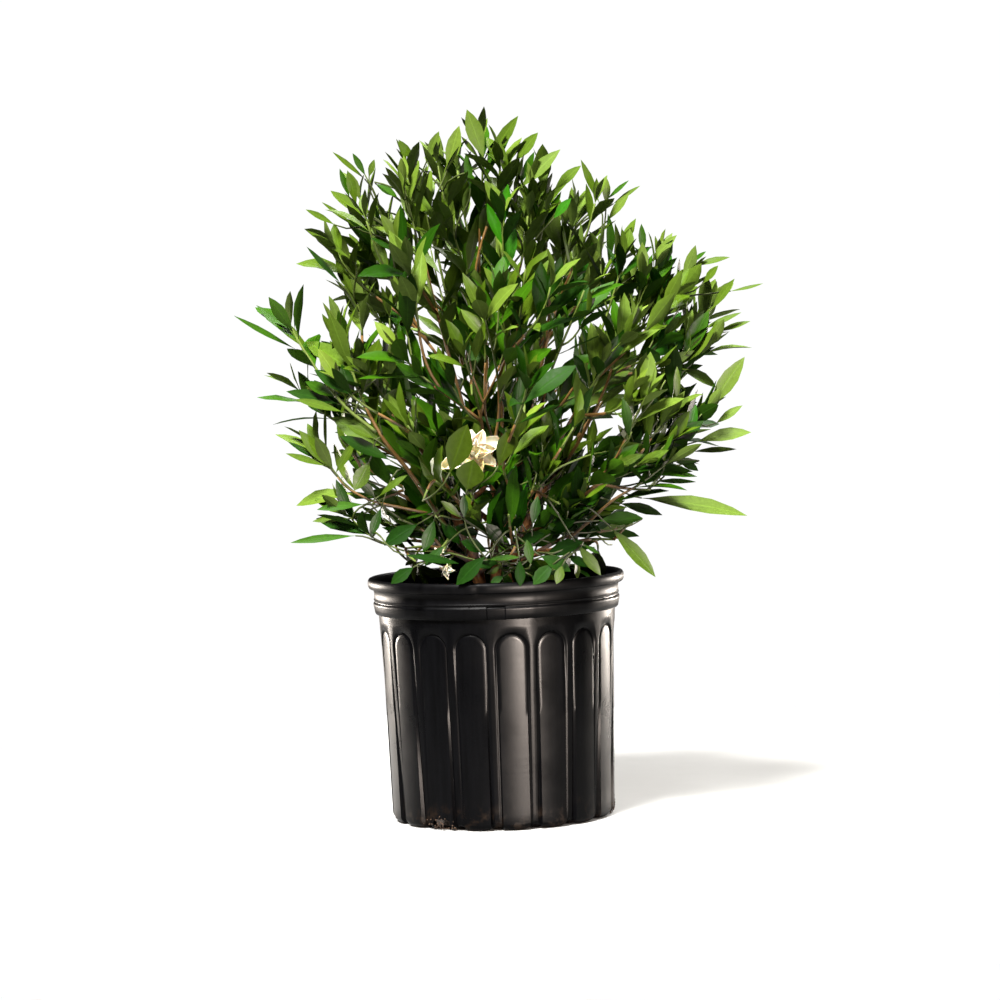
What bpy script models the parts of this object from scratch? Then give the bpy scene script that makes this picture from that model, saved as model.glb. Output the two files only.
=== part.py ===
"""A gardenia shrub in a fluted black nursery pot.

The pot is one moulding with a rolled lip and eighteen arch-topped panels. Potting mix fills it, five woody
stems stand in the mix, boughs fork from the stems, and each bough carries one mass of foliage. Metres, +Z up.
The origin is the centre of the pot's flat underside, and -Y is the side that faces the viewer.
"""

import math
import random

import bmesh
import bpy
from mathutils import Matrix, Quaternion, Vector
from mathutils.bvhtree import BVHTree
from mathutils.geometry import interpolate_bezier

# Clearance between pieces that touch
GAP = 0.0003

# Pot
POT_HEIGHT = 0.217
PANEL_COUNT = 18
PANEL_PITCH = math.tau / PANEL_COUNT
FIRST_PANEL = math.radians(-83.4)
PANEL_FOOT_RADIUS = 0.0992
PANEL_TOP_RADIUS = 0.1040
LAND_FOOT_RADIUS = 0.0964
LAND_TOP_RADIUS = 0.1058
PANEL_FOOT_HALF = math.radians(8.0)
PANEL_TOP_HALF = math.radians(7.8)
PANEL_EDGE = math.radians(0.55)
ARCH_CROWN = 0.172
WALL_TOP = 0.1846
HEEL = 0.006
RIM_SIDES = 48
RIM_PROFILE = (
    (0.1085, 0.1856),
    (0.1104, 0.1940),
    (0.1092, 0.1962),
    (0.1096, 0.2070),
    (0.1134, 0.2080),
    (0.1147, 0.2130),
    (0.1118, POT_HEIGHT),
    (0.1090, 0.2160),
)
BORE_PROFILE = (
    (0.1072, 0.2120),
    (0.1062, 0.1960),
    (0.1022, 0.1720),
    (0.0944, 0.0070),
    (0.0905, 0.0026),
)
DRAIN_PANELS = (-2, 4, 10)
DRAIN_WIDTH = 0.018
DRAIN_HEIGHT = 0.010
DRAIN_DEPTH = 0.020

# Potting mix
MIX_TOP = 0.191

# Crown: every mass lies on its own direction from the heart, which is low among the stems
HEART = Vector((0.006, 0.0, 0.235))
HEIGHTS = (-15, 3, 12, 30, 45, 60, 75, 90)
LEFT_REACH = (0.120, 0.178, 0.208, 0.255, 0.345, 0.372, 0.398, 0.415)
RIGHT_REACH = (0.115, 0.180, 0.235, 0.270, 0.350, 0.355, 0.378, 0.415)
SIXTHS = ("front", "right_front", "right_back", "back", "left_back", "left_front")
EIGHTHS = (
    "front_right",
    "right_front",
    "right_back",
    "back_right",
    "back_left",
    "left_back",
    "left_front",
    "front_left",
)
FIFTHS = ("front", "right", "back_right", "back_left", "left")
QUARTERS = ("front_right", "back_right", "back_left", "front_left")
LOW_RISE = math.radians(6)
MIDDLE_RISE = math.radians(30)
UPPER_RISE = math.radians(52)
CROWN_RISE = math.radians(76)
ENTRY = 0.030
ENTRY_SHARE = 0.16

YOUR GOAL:
Go through the listing above and restate it word for word.

EXERCISE RESULT:
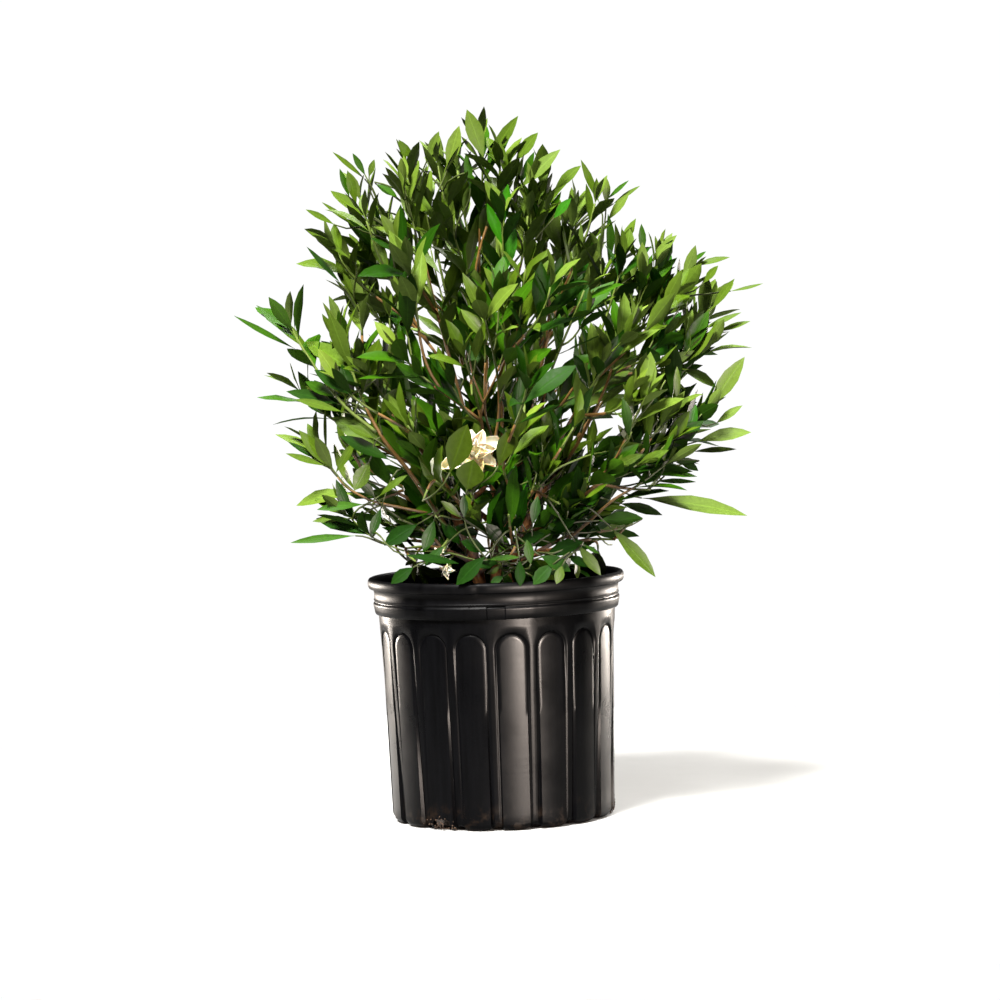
What bpy script models the parts of this object from scratch? Then give the bpy scene script that makes this picture from that model, saved as model.glb. Output the two files only.
=== part.py ===
"""A gardenia shrub in a fluted black nursery pot.

The pot is one moulding with a rolled lip and eighteen arch-topped panels. Potting mix fills it, five woody
stems stand in the mix, boughs fork from the stems, and each bough carries one mass of foliage. Metres, +Z up.
The origin is the centre of the pot's flat underside, and -Y is the side that faces the viewer.
"""

import math
import random

import bmesh
import bpy
from mathutils import Matrix, Quaternion, Vector
from mathutils.bvhtree import BVHTree
from mathutils.geometry import interpolate_bezier

# Clearance between pieces that touch
GAP = 0.0003

# Pot
POT_HEIGHT = 0.217
PANEL_COUNT = 18
PANEL_PITCH = math.tau / PANEL_COUNT
FIRST_PANEL = math.radians(-83.4)
PANEL_FOOT_RADIUS = 0.0992
PANEL_TOP_RADIUS = 0.1040
LAND_FOOT_RADIUS = 0.0964
LAND_TOP_RADIUS = 0.1058
PANEL_FOOT_HALF = math.radians(8.0)
PANEL_TOP_HALF = math.radians(7.8)
PANEL_EDGE = math.radians(0.55)
ARCH_CROWN = 0.172
WALL_TOP = 0.1846
HEEL = 0.006
RIM_SIDES = 48
RIM_PROFILE = (
    (0.1085, 0.1856),
    (0.1104, 0.1940),
    (0.1092, 0.1962),
    (0.1096, 0.2070),
    (0.1134, 0.2080),
    (0.1147, 0.2130),
    (0.1118, POT_HEIGHT),
    (0.1090, 0.2160),
)
BORE_PROFILE = (
    (0.1072, 0.2120),
    (0.1062, 0.1960),
    (0.1022, 0.1720),
    (0.0944, 0.0070),
    (0.0905, 0.0026),
)
DRAIN_PANELS = (-2, 4, 10)
DRAIN_WIDTH = 0.018
DRAIN_HEIGHT = 0.010
DRAIN_DEPTH = 0.020

# Potting mix
MIX_TOP = 0.191

# Crown: every mass lies on its own direction from the heart, which is low among the stems
HEART = Vector((0.006, 0.0, 0.235))
HEIGHTS = (-15, 3, 12, 30, 45, 60, 75, 90)
LEFT_REACH = (0.120, 0.178, 0.208, 0.255, 0.345, 0.372, 0.398, 0.415)
RIGHT_REACH = (0.115, 0.180, 0.235, 0.270, 0.350, 0.355, 0.378, 0.415)
SIXTHS = ("front", "right_front", "right_back", "back", "left_back", "left_front")
EIGHTHS = (
    "front_right",
    "right_front",
    "right_back",
    "back_right",
    "back_left",
    "left_back",
    "left_front",
    "front_left",
)
FIFTHS = ("front", "right", "back_right", "back_left", "left")
QUARTERS = ("front_right", "back_right", "back_left", "front_left")
LOW_RISE = math.radians(6)
MIDDLE_RISE = math.radians(30)
UPPER_RISE = math.radians(52)
CROWN_RISE = math.radians(76)
ENTRY = 0.030
ENTRY_SHARE = 0.16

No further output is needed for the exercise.